(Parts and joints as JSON)
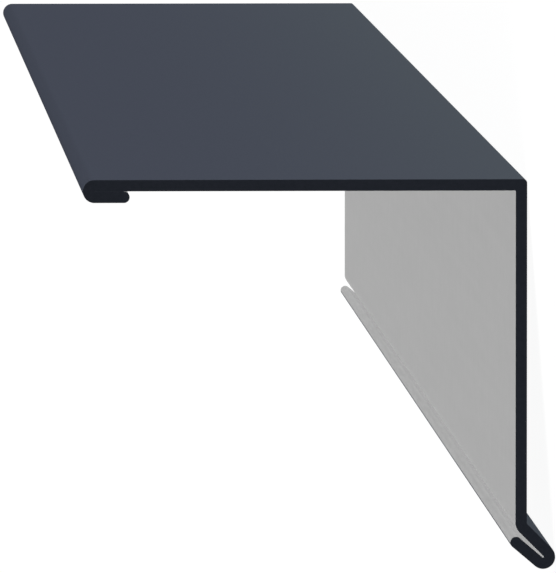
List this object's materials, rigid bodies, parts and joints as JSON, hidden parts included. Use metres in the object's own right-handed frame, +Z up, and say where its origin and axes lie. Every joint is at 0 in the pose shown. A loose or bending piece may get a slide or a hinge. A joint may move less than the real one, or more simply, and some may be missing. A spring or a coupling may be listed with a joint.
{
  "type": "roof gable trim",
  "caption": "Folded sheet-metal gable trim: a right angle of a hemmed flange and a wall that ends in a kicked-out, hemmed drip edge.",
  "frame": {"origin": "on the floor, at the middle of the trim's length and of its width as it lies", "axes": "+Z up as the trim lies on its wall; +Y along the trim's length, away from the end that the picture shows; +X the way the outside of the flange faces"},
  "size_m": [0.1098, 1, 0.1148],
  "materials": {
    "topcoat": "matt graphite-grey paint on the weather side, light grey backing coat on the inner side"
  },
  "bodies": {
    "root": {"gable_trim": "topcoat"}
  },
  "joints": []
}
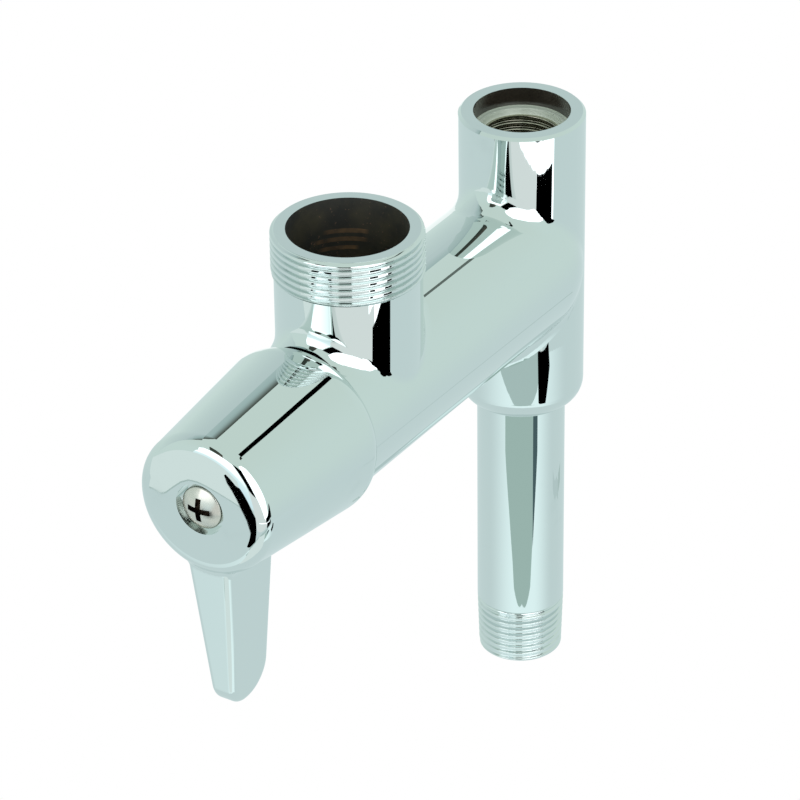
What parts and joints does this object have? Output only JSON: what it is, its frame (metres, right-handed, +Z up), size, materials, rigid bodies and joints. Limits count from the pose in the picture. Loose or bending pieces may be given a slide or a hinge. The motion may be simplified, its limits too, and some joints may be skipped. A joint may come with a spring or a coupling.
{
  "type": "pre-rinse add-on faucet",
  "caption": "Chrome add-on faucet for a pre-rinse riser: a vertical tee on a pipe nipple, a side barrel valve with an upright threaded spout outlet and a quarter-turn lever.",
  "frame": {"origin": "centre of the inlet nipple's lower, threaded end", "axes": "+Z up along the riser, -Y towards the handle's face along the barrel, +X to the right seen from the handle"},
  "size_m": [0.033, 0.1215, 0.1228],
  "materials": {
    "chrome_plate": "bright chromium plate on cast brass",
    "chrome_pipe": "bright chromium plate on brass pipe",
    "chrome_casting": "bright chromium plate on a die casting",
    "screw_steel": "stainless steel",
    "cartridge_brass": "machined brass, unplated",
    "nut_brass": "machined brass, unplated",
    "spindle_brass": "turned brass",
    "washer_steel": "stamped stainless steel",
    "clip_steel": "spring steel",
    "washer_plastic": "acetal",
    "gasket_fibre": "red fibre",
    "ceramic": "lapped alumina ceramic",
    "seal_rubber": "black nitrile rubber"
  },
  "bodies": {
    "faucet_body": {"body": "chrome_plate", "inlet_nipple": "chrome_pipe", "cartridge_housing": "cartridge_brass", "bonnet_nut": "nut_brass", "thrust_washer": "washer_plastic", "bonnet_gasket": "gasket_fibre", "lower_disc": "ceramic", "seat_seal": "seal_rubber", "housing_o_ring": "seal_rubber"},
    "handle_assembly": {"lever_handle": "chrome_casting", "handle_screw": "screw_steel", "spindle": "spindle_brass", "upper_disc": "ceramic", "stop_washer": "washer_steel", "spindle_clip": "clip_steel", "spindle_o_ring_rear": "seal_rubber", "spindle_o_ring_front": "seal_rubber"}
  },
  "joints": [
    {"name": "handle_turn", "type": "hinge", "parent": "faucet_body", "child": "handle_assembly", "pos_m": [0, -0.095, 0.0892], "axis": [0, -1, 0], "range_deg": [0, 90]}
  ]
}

→ Set exercise
Each entry above is to be quoted exactly.

→ Task result
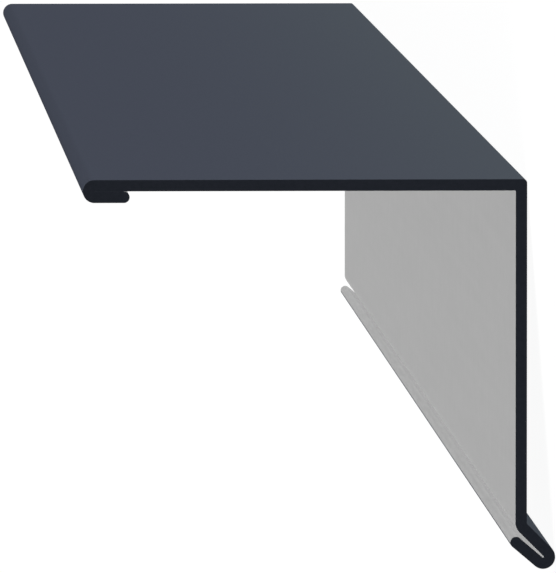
List this object's materials, rigid bodies, parts and joints as JSON, hidden parts included. Use metres in the object's own right-handed frame, +Z up, and say where its origin and axes lie. Every joint is at 0 in the pose shown. A loose or bending piece may get a slide or a hinge. A joint may move less than the real one, or more simply, and some may be missing. A spring or a coupling may be listed with a joint.
{
  "type": "roof gable trim",
  "caption": "Folded sheet-metal gable trim: a right angle of a hemmed flange and a wall that ends in a kicked-out, hemmed drip edge.",
  "frame": {"origin": "on the floor, at the middle of the trim's length and of its width as it lies", "axes": "+Z up as the trim lies on its wall; +Y along the trim's length, away from the end that the picture shows; +X the way the outside of the flange faces"},
  "size_m": [0.1098, 1, 0.1148],
  "materials": {
    "topcoat": "matt graphite-grey paint on the weather side, light grey backing coat on the inner side"
  },
  "bodies": {
    "root": {"gable_trim": "topcoat"}
  },
  "joints": []
}
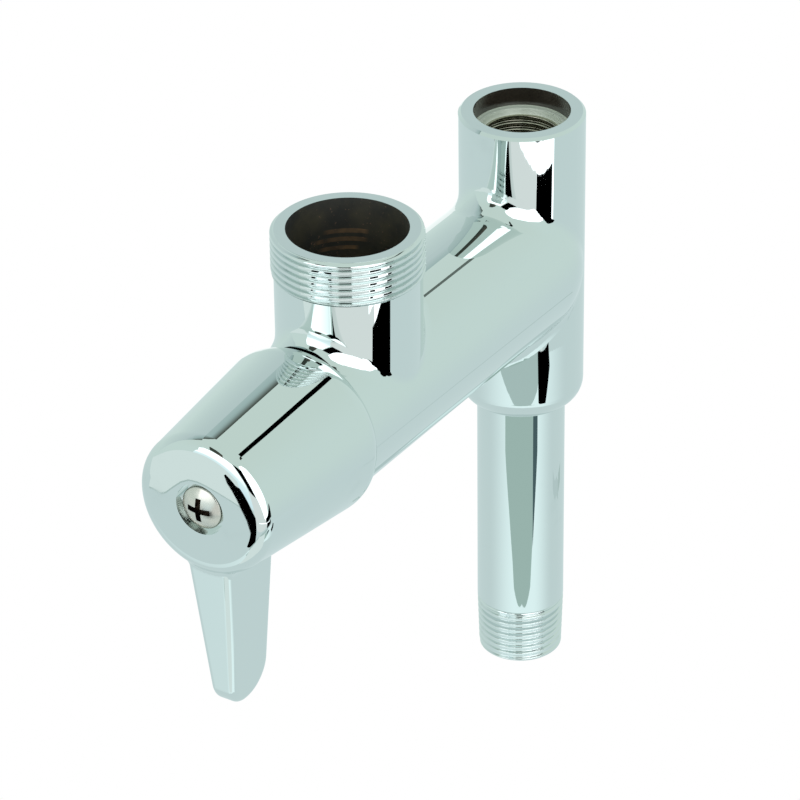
What parts and joints does this object have? Output only JSON: what it is, its frame (metres, right-handed, +Z up), size, materials, rigid bodies and joints. Limits count from the pose in the picture. Loose or bending pieces may be given a slide or a hinge. The motion may be simplified, its limits too, and some joints may be skipped. A joint may come with a spring or a coupling.
{
  "type": "pre-rinse add-on faucet",
  "caption": "Chrome add-on faucet for a pre-rinse riser: a vertical tee on a pipe nipple, a side barrel valve with an upright threaded spout outlet and a quarter-turn lever.",
  "frame": {"origin": "centre of the inlet nipple's lower, threaded end", "axes": "+Z up along the riser, -Y towards the handle's face along the barrel, +X to the right seen from the handle"},
  "size_m": [0.033, 0.1215, 0.1228],
  "materials": {
    "chrome_plate": "bright chromium plate on cast brass",
    "chrome_pipe": "bright chromium plate on brass pipe",
    "chrome_casting": "bright chromium plate on a die casting",
    "screw_steel": "stainless steel",
    "cartridge_brass": "machined brass, unplated",
    "nut_brass": "machined brass, unplated",
    "spindle_brass": "turned brass",
    "washer_steel": "stamped stainless steel",
    "clip_steel": "spring steel",
    "washer_plastic": "acetal",
    "gasket_fibre": "red fibre",
    "ceramic": "lapped alumina ceramic",
    "seal_rubber": "black nitrile rubber"
  },
  "bodies": {
    "faucet_body": {"body": "chrome_plate", "inlet_nipple": "chrome_pipe", "cartridge_housing": "cartridge_brass", "bonnet_nut": "nut_brass", "thrust_washer": "washer_plastic", "bonnet_gasket": "gasket_fibre", "lower_disc": "ceramic", "seat_seal": "seal_rubber", "housing_o_ring": "seal_rubber"},
    "handle_assembly": {"lever_handle": "chrome_casting", "handle_screw": "screw_steel", "spindle": "spindle_brass", "upper_disc": "ceramic", "stop_washer": "washer_steel", "spindle_clip": "clip_steel", "spindle_o_ring_rear": "seal_rubber", "spindle_o_ring_front": "seal_rubber"}
  },
  "joints": [
    {"name": "handle_turn", "type": "hinge", "parent": "faucet_body", "child": "handle_assembly", "pos_m": [0, -0.095, 0.0892], "axis": [0, -1, 0], "range_deg": [0, 90]}
  ]
}